EXERCISE
Quote, please, the line with "attach(piece, body)", the line with "LOWER_OUT = Vector((-math.sin(LOWER), 0, -math.cos(LOWER)))", and every line between them, exactly and with nothing else.

━━━━━━━━━━

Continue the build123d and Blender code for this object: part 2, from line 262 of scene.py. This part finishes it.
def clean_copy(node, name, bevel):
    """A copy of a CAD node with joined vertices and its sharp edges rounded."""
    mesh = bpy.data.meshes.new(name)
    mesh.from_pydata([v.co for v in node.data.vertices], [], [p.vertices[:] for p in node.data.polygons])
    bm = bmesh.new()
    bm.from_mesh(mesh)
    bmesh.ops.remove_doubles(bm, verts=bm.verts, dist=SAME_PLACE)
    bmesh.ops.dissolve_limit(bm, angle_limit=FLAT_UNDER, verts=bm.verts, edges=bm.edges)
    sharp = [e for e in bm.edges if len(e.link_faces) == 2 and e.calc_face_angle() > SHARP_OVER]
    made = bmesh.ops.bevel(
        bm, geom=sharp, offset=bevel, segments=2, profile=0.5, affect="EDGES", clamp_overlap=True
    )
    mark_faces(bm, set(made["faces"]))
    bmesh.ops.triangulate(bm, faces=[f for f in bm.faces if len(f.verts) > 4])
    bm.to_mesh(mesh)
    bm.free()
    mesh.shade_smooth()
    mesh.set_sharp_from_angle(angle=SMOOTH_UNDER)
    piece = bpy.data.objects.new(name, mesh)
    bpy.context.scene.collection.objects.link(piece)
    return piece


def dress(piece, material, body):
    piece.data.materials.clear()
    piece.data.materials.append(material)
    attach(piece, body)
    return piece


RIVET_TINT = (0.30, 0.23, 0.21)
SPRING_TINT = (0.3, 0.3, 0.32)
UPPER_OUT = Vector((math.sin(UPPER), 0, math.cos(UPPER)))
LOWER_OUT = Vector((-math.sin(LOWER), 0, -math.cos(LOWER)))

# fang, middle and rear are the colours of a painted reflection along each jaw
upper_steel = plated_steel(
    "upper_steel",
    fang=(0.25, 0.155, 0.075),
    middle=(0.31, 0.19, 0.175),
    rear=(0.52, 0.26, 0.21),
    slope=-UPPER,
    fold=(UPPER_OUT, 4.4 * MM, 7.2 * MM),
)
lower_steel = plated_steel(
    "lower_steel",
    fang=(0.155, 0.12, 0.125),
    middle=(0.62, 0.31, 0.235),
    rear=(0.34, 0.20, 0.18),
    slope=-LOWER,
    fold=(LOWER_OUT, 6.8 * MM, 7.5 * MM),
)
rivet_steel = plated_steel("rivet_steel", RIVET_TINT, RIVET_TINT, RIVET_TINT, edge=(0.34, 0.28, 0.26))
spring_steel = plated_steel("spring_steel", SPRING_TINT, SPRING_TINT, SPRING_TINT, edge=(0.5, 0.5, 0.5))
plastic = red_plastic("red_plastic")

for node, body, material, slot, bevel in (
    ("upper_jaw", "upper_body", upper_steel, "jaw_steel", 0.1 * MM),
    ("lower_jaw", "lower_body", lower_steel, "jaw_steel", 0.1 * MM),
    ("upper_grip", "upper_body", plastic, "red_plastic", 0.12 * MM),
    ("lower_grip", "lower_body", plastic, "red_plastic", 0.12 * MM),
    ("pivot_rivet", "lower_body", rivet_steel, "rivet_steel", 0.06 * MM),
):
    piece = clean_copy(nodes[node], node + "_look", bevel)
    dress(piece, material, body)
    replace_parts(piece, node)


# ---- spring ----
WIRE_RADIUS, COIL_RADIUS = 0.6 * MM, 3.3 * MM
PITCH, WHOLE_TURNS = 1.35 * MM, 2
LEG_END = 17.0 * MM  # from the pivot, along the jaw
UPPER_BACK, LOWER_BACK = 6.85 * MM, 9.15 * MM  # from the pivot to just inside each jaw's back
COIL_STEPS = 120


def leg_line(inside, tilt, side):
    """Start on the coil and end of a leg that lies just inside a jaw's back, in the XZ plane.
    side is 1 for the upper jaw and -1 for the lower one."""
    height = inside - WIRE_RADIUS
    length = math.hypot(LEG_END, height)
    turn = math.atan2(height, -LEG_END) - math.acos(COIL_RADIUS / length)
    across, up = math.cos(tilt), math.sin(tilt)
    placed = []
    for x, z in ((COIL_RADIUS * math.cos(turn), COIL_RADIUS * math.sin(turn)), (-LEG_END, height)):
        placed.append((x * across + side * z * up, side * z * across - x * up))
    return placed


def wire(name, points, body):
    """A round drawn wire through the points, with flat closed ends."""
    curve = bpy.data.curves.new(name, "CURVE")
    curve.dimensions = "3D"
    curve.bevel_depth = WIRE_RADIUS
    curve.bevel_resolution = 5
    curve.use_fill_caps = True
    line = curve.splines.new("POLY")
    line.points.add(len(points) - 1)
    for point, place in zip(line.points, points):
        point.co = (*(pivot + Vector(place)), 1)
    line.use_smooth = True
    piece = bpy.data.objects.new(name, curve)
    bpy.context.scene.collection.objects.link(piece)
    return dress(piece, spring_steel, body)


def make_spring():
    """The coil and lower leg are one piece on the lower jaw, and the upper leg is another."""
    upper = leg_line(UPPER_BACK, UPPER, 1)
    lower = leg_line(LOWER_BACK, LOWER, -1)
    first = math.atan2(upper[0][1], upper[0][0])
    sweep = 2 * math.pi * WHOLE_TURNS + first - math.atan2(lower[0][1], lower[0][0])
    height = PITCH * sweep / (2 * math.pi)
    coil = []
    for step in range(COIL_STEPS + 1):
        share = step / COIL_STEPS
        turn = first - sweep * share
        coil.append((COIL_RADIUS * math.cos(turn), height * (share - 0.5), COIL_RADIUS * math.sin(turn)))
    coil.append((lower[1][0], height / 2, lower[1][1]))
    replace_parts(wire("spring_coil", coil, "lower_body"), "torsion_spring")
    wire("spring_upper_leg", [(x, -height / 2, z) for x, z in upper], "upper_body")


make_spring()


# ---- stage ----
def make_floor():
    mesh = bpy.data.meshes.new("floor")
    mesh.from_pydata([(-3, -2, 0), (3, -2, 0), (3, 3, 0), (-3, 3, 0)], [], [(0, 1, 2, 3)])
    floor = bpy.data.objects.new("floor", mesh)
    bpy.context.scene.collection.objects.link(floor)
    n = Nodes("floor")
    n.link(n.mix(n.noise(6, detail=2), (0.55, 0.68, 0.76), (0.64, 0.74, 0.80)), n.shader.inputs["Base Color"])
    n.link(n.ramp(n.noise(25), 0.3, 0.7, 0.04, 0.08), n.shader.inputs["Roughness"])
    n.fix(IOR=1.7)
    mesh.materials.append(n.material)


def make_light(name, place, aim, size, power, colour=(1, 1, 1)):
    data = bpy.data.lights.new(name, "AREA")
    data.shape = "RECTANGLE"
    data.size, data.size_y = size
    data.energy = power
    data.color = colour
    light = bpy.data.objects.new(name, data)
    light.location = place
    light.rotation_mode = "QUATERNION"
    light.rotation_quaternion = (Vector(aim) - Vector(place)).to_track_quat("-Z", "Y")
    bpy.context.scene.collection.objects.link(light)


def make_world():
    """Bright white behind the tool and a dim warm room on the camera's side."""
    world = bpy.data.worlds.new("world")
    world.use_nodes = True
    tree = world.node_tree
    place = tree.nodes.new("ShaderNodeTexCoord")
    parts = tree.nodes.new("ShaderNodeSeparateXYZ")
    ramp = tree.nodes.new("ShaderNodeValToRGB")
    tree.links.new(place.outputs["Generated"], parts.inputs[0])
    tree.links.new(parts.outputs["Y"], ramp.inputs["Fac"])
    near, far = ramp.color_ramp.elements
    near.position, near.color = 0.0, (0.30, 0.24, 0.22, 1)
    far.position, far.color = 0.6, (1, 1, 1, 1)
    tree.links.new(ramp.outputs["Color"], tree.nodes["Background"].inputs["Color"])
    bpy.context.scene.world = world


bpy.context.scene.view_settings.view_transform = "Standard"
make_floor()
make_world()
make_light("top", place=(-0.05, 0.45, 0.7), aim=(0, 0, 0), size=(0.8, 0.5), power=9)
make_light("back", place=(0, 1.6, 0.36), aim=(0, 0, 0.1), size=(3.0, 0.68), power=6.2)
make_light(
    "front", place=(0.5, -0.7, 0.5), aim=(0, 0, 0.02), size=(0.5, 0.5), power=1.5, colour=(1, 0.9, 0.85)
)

━━━━━━━━━━

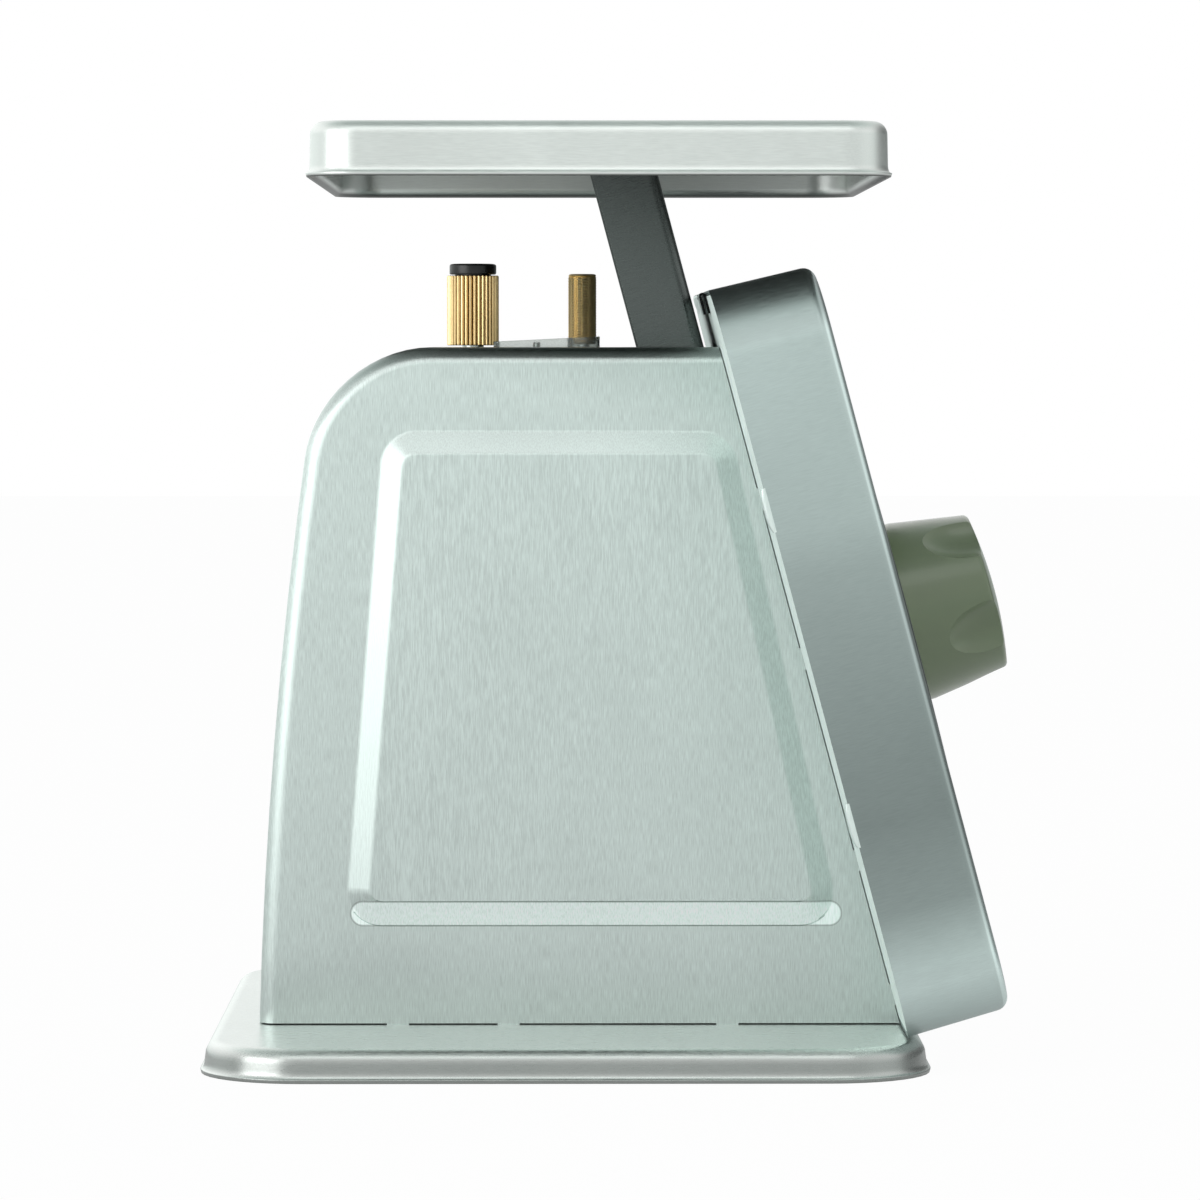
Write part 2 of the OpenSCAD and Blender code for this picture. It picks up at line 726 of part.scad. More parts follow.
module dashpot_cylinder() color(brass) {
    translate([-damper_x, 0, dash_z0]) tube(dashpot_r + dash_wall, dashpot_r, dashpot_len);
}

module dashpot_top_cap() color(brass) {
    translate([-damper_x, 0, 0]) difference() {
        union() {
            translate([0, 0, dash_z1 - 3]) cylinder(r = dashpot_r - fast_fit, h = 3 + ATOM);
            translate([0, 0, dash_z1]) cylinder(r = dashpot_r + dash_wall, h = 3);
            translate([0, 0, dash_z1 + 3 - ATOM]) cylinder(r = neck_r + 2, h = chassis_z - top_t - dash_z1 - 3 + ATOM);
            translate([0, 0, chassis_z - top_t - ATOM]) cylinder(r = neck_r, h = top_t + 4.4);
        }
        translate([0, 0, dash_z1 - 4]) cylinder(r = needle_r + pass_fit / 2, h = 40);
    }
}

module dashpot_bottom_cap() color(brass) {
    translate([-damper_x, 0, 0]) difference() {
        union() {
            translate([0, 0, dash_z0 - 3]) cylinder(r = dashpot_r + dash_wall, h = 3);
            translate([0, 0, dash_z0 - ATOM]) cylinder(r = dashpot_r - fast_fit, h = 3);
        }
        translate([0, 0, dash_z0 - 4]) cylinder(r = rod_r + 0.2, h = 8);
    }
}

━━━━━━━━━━

REPLY
    attach(piece, body)
    return piece


RIVET_TINT = (0.30, 0.23, 0.21)
SPRING_TINT = (0.3, 0.3, 0.32)
UPPER_OUT = Vector((math.sin(UPPER), 0, math.cos(UPPER)))
LOWER_OUT = Vector((-math.sin(LOWER), 0, -math.cos(LOWER)))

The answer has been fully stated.